-- START OF Material --

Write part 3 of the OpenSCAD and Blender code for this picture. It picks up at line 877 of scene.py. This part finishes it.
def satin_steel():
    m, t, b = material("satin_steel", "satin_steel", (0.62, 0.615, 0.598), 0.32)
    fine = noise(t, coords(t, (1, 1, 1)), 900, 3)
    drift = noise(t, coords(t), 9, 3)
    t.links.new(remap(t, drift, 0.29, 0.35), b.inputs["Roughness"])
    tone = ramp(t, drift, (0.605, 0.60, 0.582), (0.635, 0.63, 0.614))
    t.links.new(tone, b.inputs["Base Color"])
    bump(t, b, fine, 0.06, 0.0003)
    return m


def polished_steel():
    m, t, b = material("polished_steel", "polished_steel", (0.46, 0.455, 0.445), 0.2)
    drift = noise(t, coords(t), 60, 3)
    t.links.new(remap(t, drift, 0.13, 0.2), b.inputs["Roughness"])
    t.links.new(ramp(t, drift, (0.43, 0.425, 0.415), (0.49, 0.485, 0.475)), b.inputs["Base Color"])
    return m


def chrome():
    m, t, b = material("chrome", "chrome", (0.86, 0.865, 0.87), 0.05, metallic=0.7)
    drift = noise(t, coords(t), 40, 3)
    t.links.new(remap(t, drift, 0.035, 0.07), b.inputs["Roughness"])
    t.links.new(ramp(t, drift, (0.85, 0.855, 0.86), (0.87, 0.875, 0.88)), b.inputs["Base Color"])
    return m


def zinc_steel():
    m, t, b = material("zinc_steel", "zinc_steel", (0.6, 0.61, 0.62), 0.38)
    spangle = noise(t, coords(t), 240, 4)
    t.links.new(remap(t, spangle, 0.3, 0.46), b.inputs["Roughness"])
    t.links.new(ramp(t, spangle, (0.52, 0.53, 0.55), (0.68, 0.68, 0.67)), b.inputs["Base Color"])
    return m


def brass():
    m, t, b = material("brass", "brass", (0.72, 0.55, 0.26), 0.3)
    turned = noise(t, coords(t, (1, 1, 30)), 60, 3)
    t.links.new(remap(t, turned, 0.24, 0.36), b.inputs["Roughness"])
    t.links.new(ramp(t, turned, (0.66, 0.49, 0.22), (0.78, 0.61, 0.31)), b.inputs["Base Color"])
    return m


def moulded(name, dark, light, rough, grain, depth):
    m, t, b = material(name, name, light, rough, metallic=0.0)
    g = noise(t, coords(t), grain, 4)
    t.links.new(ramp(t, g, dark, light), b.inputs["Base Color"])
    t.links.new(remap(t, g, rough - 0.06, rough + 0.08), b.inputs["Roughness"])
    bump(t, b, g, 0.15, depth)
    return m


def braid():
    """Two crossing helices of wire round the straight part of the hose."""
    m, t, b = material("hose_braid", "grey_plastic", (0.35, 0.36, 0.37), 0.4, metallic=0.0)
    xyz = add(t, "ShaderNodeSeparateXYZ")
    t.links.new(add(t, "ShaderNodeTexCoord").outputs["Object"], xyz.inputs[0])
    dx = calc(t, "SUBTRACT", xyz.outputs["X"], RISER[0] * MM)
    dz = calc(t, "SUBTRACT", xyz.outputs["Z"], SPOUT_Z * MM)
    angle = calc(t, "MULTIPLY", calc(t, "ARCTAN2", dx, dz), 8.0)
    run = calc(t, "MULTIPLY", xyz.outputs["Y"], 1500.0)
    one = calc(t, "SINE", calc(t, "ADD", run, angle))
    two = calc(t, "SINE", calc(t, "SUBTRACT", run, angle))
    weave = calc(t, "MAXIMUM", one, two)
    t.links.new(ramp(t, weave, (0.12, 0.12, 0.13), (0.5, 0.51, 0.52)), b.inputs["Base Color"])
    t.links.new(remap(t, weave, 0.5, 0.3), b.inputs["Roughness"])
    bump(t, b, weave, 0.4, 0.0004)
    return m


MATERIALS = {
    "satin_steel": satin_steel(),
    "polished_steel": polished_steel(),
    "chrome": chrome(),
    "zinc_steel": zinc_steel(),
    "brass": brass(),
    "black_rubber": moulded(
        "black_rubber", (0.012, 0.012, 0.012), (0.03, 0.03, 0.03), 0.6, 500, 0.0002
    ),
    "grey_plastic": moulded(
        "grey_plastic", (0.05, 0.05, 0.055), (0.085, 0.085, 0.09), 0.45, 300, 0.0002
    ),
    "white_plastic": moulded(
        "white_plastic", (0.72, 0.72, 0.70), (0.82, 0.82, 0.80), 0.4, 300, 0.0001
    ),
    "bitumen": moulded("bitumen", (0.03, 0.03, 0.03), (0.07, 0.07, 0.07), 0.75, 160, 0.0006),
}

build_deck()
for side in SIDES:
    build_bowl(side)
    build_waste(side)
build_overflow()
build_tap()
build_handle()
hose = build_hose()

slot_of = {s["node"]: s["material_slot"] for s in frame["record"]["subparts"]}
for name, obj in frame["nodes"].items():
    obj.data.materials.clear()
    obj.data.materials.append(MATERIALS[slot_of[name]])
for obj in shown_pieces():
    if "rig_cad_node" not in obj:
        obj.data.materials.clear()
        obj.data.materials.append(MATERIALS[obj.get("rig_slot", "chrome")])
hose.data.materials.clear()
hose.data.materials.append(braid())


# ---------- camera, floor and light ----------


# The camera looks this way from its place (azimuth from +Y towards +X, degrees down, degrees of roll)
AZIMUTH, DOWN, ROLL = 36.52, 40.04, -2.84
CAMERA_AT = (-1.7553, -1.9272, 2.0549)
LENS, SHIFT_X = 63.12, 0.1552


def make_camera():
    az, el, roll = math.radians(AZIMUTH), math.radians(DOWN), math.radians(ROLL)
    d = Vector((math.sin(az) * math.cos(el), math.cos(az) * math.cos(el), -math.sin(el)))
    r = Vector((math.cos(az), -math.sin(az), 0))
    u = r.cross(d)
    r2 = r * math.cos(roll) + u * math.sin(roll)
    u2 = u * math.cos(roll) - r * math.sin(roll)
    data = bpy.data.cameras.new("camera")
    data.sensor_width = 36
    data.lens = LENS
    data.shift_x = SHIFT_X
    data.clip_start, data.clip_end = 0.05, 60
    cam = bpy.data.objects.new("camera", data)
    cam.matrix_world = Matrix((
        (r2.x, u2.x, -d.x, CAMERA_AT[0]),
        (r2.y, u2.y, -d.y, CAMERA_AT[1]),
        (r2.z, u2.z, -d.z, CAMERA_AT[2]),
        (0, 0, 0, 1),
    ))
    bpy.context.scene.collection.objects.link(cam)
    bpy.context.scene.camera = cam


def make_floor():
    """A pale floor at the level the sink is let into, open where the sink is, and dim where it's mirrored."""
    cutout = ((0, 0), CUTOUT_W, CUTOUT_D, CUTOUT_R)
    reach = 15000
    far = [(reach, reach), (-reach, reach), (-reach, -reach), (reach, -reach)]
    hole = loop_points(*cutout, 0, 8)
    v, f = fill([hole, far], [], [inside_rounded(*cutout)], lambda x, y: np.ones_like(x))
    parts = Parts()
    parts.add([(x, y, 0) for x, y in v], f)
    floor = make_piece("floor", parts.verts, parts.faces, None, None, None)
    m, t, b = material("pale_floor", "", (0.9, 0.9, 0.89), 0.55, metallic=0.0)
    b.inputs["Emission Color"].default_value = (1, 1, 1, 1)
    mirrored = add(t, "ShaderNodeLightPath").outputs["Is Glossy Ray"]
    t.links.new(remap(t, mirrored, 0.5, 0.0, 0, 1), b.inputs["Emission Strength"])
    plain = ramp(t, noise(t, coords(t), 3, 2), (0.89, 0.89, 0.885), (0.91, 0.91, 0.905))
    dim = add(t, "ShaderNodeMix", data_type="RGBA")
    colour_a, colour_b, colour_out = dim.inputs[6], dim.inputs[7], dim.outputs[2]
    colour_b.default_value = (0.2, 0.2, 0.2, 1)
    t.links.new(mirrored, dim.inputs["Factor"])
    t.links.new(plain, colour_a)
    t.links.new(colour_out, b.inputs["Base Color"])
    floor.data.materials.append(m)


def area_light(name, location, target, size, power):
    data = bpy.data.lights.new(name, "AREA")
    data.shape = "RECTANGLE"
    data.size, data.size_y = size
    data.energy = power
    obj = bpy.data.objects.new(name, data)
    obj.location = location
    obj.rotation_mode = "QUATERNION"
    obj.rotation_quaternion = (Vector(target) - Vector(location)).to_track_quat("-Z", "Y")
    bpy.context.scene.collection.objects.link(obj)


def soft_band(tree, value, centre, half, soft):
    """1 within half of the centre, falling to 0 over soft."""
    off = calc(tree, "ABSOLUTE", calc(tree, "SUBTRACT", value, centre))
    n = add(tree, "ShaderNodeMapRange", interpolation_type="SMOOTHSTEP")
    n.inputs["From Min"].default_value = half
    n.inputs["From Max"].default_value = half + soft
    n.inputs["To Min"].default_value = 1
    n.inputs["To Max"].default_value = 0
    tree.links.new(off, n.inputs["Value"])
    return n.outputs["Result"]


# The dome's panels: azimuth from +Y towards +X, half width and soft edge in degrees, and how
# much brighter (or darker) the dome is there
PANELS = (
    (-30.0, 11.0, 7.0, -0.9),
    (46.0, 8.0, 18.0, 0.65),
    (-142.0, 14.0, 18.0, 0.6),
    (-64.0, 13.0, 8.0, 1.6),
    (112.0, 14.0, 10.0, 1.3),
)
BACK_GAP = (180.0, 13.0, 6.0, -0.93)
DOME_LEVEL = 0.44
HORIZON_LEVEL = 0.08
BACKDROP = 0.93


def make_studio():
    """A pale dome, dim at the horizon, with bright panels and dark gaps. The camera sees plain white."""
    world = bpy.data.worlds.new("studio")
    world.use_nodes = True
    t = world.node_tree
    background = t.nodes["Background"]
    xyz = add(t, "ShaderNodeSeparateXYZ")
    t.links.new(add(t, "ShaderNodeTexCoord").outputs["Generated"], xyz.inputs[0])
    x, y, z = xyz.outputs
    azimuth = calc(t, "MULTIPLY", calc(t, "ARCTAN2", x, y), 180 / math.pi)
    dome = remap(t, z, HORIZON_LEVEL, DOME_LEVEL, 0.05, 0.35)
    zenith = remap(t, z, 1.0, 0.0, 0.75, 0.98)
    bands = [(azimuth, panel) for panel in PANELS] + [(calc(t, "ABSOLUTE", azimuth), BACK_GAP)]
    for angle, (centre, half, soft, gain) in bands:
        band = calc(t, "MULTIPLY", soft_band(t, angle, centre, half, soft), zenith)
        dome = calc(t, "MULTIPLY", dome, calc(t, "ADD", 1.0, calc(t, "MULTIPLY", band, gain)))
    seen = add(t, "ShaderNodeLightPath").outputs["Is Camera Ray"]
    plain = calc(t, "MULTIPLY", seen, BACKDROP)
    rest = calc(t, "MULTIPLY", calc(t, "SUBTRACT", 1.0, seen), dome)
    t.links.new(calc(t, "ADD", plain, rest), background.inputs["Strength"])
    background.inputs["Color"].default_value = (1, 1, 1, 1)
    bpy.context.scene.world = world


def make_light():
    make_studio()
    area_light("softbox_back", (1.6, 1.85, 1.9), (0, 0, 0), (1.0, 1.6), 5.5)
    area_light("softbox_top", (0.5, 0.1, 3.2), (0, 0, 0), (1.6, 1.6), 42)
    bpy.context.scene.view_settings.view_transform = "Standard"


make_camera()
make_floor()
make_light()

-- END OF Material --

State how many lines include the string "this". Give no other information.

[Task solution] 2